The delay came as activists and active transportation advocates voiced concern about the new proposed policy. 

Namely, critics feared it could set the stage for more policing in a city where police-community relations have been tense and at a time when the U.S. awaited the guilty verdict of Derek Chauvin, the ex-Minneapolis police officer who murdered George Floyd, a homeless Black man, last year in May.

A group of transportation equity advocates, known as the Santa Ana Active Streets Coalition, questioned whether the city should further ramp up law enforcement, when they argue officials should instead be looking at the questionable street infrastructure they’ve built to encourage such events in the first place.

“Our coalition disagrees with criminalizing people in public rights of way, as described in the following ordinance,” wrote the coalition in a letter to the city before Tuesday’s meeting. “Instead of enforcement strategies, we aim to resolve the root case of speeding and street racing in our roads.”

“Simply put, Santa Ana’s wide main roadways incentivize fast driving.”

The ordinance, if approved by the council, would make it a misdemeanor offense to spectate at illegal driving exhibitions, races and sideshows with possible jail time and a maximum $1,000 fine.

The laws would have applied to any person who is “knowingly present” — as in, within 200 feet of the event and the vehicles — as a spectator at one of these events. 

The way Councilmember David Penaloza sees it, “when you are there to spectate, you’re there to support this activity.”

“We all know it’s illegal,” he said in a Tuesday night interview after the council meeting. “The street takeovers are being done for a reason, because they have an audience to satisfy … if there was no one cheering them on … I don’t think these people would do it.”

“Believe me, this is what I hear so often from every type of resident — from the most affluent one, to the least affluent: ‘This is so bad.

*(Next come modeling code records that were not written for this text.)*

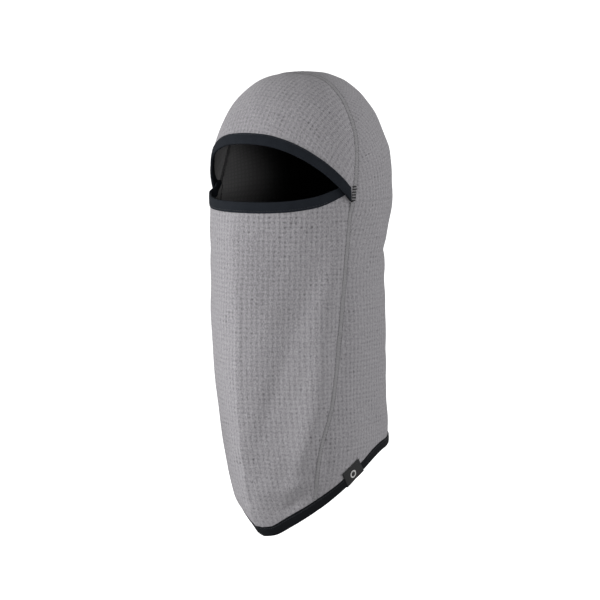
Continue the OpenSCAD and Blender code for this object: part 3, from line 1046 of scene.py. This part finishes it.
mats = {
    "outside": fleece_outside(),
    "inside": fleece_inside(),
    "eye_tape": tape_knit("binding_tape", (0.005, 0.0066, 0.0092), (0.0205, 0.0245, 0.032)),
    "hem_tape": tape_knit("hem_tape", (0.004, 0.0046, 0.006), (0.011, 0.0125, 0.015)),
    "seam_bed": thread("seam_bed", (0.22, 0.216, 0.225), (0.34, 0.334, 0.346), 0.9),
    "seam_cover": thread("seam_cover", (0.27, 0.265, 0.275), (0.44, 0.43, 0.445)),
    "seam_needle": thread("seam_needle", (0.15, 0.147, 0.153), (0.27, 0.266, 0.275)),
    "inner_thread": thread("inner_thread", (0.05, 0.05, 0.052), (0.12, 0.118, 0.122)),
    "tack_thread": thread("tack_thread", (0.02, 0.02, 0.021), (0.06, 0.06, 0.063)),
    "tape_thread": thread("tape_thread", (0.008, 0.010, 0.014), (0.026, 0.03, 0.04)),
    "label": label_weave(),
    "label_mark": thread("label_mark", (0.5, 0.5, 0.5), (0.75, 0.75, 0.74)),
    "satin": satin(),
}

# ---- pieces

cloth = [mats["outside"], mats["inside"]]


def mirrored(patch):
    return lambda t, v: patch(t, v) * np.array([-1, 1, 1])


def add(obj, node, body="hood"):
    """Puts a finished piece on its body, in place of its CAD node."""
    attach(obj, body)
    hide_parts(node)


add(panel("crown_cloth", crown_patch, (240, 150), crown_weave, cloth), "crown_panel")
add(panel("back_cloth_left", back_patch, (150, 345), back_weave, cloth),
    "back_panel_left")
add(panel("back_cloth_right", mirrored(back_patch), (150, 345), back_weave, cloth),
    "back_panel_right")
face = panel("face_cloth", face_patch, (300, 288), face_weave, cloth)

add(tape("brow_tape", brow_patch, EYE_TAPE_W, 220, mats["eye_tape"], fold_in=1.0, edge_in=0.8),
    "brow_binding")
add(tape("nose_tape", nose_patch, EYE_TAPE_W, 220, mats["eye_tape"]),
    "nose_binding", "mask_edge")
add(tape("hem_tape", hem_patch, HEM_TAPE_W, 420, mats["hem_tape"], fold_in=0.2, loop=True),
    "hem_binding")

# The hem's stitches leave out the label and 2 degrees on both sides of it
LABEL_START = (180 + LABEL_PHI - LABEL_TURN - 2) / 360
LABEL_END = (180 + LABEL_PHI + LABEL_TURN + 2) / 360
for edge, patch, body, start, end in (
        ("brow", brow_patch, "hood", 0.01, 0.99), ("nose", nose_patch, "mask_edge", 0.1, 0.9),
        ("hem", hem_patch, "hood", LABEL_END - 1, LABEL_START)):
    add(tape_stitching(edge + "_stitches", patch, mats["tape_thread"], start, end),
        edge + "_binding_stitching", body)

for label, patch, node in (
        ("crown_flat_seam", crown_seam_patch, "crown_seam"),
        ("side_flat_seam_left", side_seam_patch(1), "side_seam_left"),
        ("side_flat_seam_right", side_seam_patch(-1), "side_seam_right"),
        ("centre_back_flat_seam", centre_back_patch, "centre_back_seam")):
    add(flat_seam(label, patch, mats), node)
add(bartack("corner_tack_left", 1, mats), "corner_bartack_left")
add(bartack("corner_tack_right", -1, mats), "corner_bartack_right")


def ring_mark(material):
    """A plain raised ring, woven into the label."""
    around, sides = 40, 8
    q = np.arange(around) / around * 2 * math.pi
    k = np.arange(sides) / sides * 2 * math.pi
    r = 3.1 + 0.75 * np.cos(k)[None]
    middle_t, middle_s = 0.5, 0.72
    t = middle_t + r * np.cos(q)[:, None] / LABEL_L
    s = middle_s + r * np.sin(q)[:, None] / HEM_TAPE_W
    o = FLEECE_O + TAPE_T + 0.62 + 0.12 * np.sin(k)[None] + 0 * r * q[:, None]
    verts, _ = lifted(label_patch, t, s, o)
    index = numbered(verts)
    weave = points(q[:, None] * 2.3, k[None], 0)
    faces = [quads(closed(closed(index, 0), 1))]
    return turned_out(new_mesh("ring", verts, faces, [material], weave=weave))


def hem_label():
    """The label, folded round the hem tape."""
    top = 1 + LABEL_RISE / HEM_TAPE_W
    a = FLEECE_O + TAPE_T + 0.15
    b = a + 0.4
    s = np.linspace(top, 0, 9)
    outer = [(x, b) for x in s]
    turn = [(-0.24 * math.sin(q), b * math.cos(q)) for q in np.linspace(0, math.pi, 9)[1:-1]]
    lower = [(x, -b) for x in s[::-1]]
    edge = [(top + 0.02, -(a + b) / 2)]
    under = [(x, -a) for x in s]
    nook = [(-0.17 * math.sin(q), -a * math.cos(q)) for q in np.linspace(0, math.pi, 7)[1:-1]]
    upper = [(x, a) for x in s[::-1]]
    last = [(top + 0.02, (a + b) / 2)]
    profile = np.array(outer + turn + lower + edge + under + nook + upper + last)
    t = np.linspace(0, 1, 31)
    verts, _ = lifted(label_patch, t[:, None], profile[None, :, 0], profile[None, :, 1])
    index = numbered(verts)
    weave = points(t[:, None] * LABEL_L, profile[None, :, 0] * HEM_TAPE_W, 0)
    faces = [quads(closed(index, 1)), index[:1], index[-1:]]
    label = new_mesh("hem_tag", verts, faces, [mats["label"]], weave=weave)
    return join(turned_out(label), [ring_mark(mats["label_mark"])])


add(hem_label(), "hem_label")


def label_rows():
    """A row of stitches near both ends of the label."""
    groups = []
    for place in (0.06, 0.94):
        def across(t, s, place=place):
            top = 1 + LABEL_RISE / HEM_TAPE_W - 0.08
            return label_patch(place + 0.04 * (s - 0.5), mix(0.05, top, t))
        row = dashes(across, 0.5, FLEECE_O + TAPE_T + 0.6, 2.0, 0.75)
        groups.append((*row, 0.2, 0.8, mats["tape_thread"]))
    return threads("tag_stitches", groups)


add(label_rows(), "hem_label_stitching")


def care_label():
    """A satin ribbon inside the neck, standing a little off the cloth at its free edge."""
    t, s = np.meshgrid(np.linspace(0, 1, 31), np.linspace(0, 1, 25), indexing="ij")
    sheets = []
    for extra in (0.0, 0.25):
        away = FLEECE_O + 0.7 + extra + 2.6 * s**2 + 0.7 * np.sin(5 * t + 2 * s) * s
        sheets.append(lifted(care_patch, t, s, -away)[0])
    top = np.arange(t.size).reshape(t.shape)
    low = top + t.size
    faces = [quads(top), quads(low, flip=True)]
    for a, b in ((top[0], low[0]), (top[-1], low[-1]), (top[:, 0], low[:, 0]),
                 (top[:, -1], low[:, -1])):
        faces.append(quads(np.stack([a, b], 1)))
    weave = np.concatenate([points(t * CARE_L, s * CARE_W, 0).reshape(-1, 3)] * 2)
    verts = np.concatenate([x.reshape(-1, 3) for x in sheets])
    return turned_out(new_mesh("care_ribbon", verts, faces, [mats["satin"]], weave=weave))


add(care_label(), "care_label")

# ---- the face cloth's share of the mask's motion, worked out and left unused


def mask_weights(p):
    """Share of the nose tape's motion that the face cloth would take: all of it inside the tape,
    none of it at the side seams or far below."""
    phi = np.abs(angle_of(p))
    reach = mix(106, 15, ease(12, 68, phi))
    below = nose_line(phi) - HALF_TAPE - p[..., 2]
    return 1 - ease(0, 1, below / reach)


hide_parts("face_panel")
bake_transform(face)
at = np.array([v.co for v in face.data.vertices]) * 1000
mask_weights(at).astype(np.float32)

# ---- flat sizes of the panels, worked out and not kept


def flat_size(patch):
    """Width, length and area of a panel laid flat, in metres."""
    t, v = np.meshgrid(np.linspace(0, 1, 61), np.linspace(0, 1, 61), indexing="ij")
    p = patch(t, v) / 1000
    width = np.linalg.norm(np.diff(p, axis=0), axis=-1).sum(0).max()
    length = np.linalg.norm(np.diff(p, axis=1), axis=-1).sum(1).max()
    sides = np.cross(np.diff(p, axis=0)[:, :-1], np.diff(p, axis=1)[:-1])
    return float(width), float(length), float(np.linalg.norm(sides, axis=-1).sum())


def declare(patch):
    width, length, area = flat_size(patch)


declare(crown_patch)
declare(face_patch)
declare(back_patch)
declare(back_patch)

# ---- stage, light and camera


def add_stage():
    """A pale floor well below the hood and a pale dome round it, for the camera alone."""
    low = min(v.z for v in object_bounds())
    bpy.ops.mesh.primitive_circle_add(vertices=96, radius=11, fill_type="NGON",
                                      location=(0, 0, low - 0.5))
    floor = bpy.context.object
    floor.name = "floor"
    bpy.ops.mesh.primitive_uv_sphere_add(segments=64, ring_count=32, radius=12)
    dome = bpy.context.object
    dome.name = "backdrop"
    for obj in (floor, dome):
        obj.data.materials.append(plain_stage(obj.name, (0.9, 0.9, 0.9), 0.95))
        for ray in ("diffuse", "glossy", "transmission", "shadow"):
            setattr(obj, "visible_" + ray, False)
        obj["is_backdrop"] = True


def add_world():
    """Soft light from everywhere, less from below."""
    world = bpy.data.worlds.new("studio")
    bpy.context.scene.world = world
    world.use_nodes = True
    tree = world.node_tree
    place = tree.nodes.new("ShaderNodeTexCoord")
    split = tree.nodes.new("ShaderNodeSeparateXYZ")
    tree.links.new(place.outputs["Generated"], split.inputs[0])
    ramp = tree.nodes.new("ShaderNodeMapRange")
    tree.links.new(split.outputs[2], ramp.inputs["Value"])
    for name, value in (("From Min", -0.9), ("From Max", 0.5), ("To Min", 0.18), ("To Max", 0.45)):
        ramp.inputs[name].default_value = value
    tree.links.new(ramp.outputs[0], tree.nodes["Background"].inputs["Strength"])
    tree.nodes["Background"].inputs["Color"].default_value = (1, 1, 1, 1)


def area_light(name, place, energy, size):
    data = bpy.data.lights.new(name, "AREA")
    data.energy = energy
    data.size = size
    lamp = bpy.data.objects.new(name, data)
    lamp.location = place
    lamp.rotation_euler = (Vector((0, 0, -0.1)) - Vector(place)).to_track_quat("-Z", "Y").to_euler()
    bpy.context.scene.collection.objects.link(lamp)


def add_camera():
    """Seen from the wearer's front left, slightly from above."""
    azimuth, elevation, distance = math.radians(36), math.radians(6), 2.6
    middle = Vector((0, 0, -0.1))
    back = Vector((math.sin(azimuth) * math.cos(elevation),
                   -math.cos(azimuth) * math.cos(elevation), math.sin(elevation)))
    right = Vector((math.cos(azimuth), math.sin(azimuth), 0))
    aim = middle - right * 0.00095 + back.cross(right) * 0.00246
    data = bpy.data.cameras.new("camera")
    data.lens = 165
    data.sensor_width = 36
    camera = bpy.data.objects.new("camera", data)
    camera.location = middle + back * distance
    camera.rotation_euler = (aim - camera.location).to_track_quat("-Z", "Y").to_euler()
    bpy.context.scene.collection.objects.link(camera)
    bpy.context.scene.camera = camera


add_stage()
add_world()
for lamp_name, place, energy, size in (
        ("key", (-2.5, -0.7, -0.3), 20, 0.8), ("front_left", (-1.2, -2.6, 0.06), 55, 0.35),
        ("right", (2.1, 1.5, 0.05), 22, 0.9), ("front_right", (2.2, -1.7, 0.1), 13, 0.5)):
    area_light(lamp_name, place, energy, size)
add_camera()
bpy.context.scene.view_settings.view_transform = "Standard"
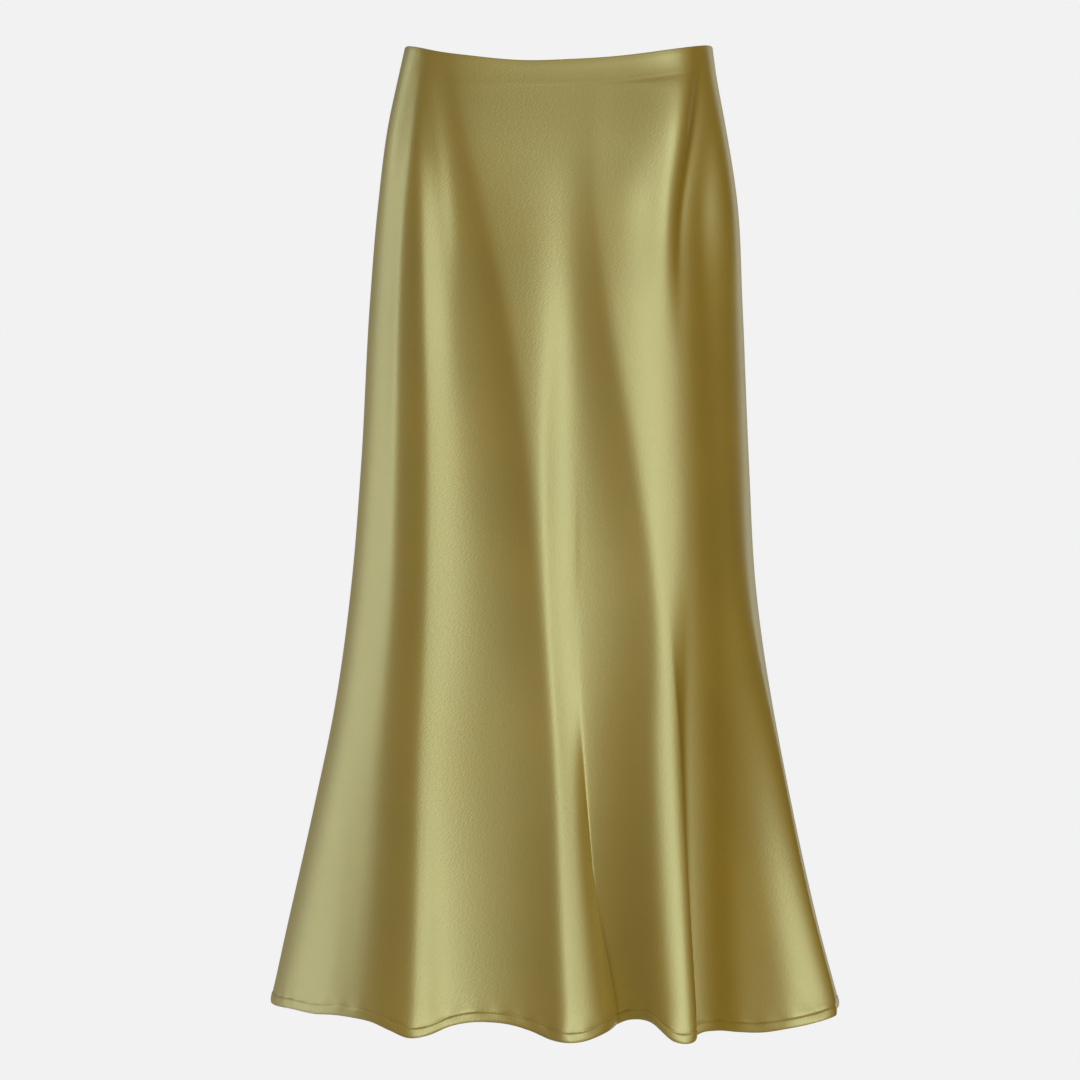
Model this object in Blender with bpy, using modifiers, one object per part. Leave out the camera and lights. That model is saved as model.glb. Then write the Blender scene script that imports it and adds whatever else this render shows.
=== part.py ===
"""Bias-cut maxi skirt: two bias panels joined at the side seams, hollow, hanging from the waist.

The origin is the middle of the waist opening. The front faces -Y, the skirt hangs down -Z, metres.
Every cloth piece is read from one surface, worked out from the sections and the folds below.
"""
import math
from collections import namedtuple

import bpy
import bmesh
import numpy as np

NAME = "bias_cut_maxi_skirt"
MM = 0.001

# Cloth and sewing
WALL = 1.5 * MM                # panel cloth, with the air in its weave
TURNED_WALL = 1.0 * MM         # facing and turned hem
SEAM_GAP = 0.3 * MM
FACING_DEPTH = 23 * MM
HEM_DEPTH = 8 * MM

# Length of the side seams, down from the waist
SIDE_LENGTH = 879 * MM

# Where the folds fade out
EDGE_SHARPNESS = 12            # how close to a side seam the folds still stand
WAIST_FADE = 45 * MM           # the waist edge is smooth, folds grow below it
WAIST_RELIEF = 0.25
RIGHT_RETURN = 4               # how late, across, the folds' heights return to the side seam
SPREAD_LEVELS = (0, 0.5, 1)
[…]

How can we address it?’”

Penaloza said he wasn’t sure why staff requested the delay, beyond the fact they had some unanswered but unspecified questions. 

Mayor Vicente Sarmiento in a Wednesday text message also said he wasn’t sure — just that it was “pulled by staff.”

It comes as police say they’ve seen an uptick “in calls for service related to speed races and reckless driving exhibitions,” according to a staff report attached to the council’s Tuesday meeting agenda.  

Hundreds of people are known to coalesce around intersections and streets, often at night, which police say can block intersections, halt traffic flow, and ultimately obstruct police’s ability to respond and apprehend the drivers involved. 

“These actions interfere with the police response and facilitate the ability for involved drivers to flee,” the staff report reads. “As a result, some law enforcement agencies have adopted ordinances that ban spectating at street racing events.”

Yet Santa Ana Active Streets in the group’s letter said “We believe that policing will not mitigate Santa Ana’s street racing problem. This approach would be reactive, and we believe a more effective approach will be proactive.” 

“Rather than improving traffic safety, these measures will have the unfortunate consequences of policing innocent civilians rather than those breaking the law.”

Karl Olson, a First Amendment and media lawyer from San Francisco, said the ordinance also raises concerns about First Amendment provisions around the right to assembly: 

“My thought is that I understand why they’d want to regulate the drivers, but going after spectators raises First Amendment problems related to the right of assembly.  If you had a protest which  got out of hand, you could go after folks who engaged in  violence, but not spectators or peaceful protesters.”

It’s a fine balance, as Santa Ana Active Streets in the group’s letter acknowledges: 

“We understand the dangers associated with street racing and residents’ safety concerns regarding street racing. One errant car can result in injury or death of fellow motorists, pedestrians and bicyclists, as we’ve seen happen on our city streets.”

Yet, the group adds: 

“More ticketing will not improve public safety long term, and we fear it is a slippery slope when we are criminalizing people in the public right of way.”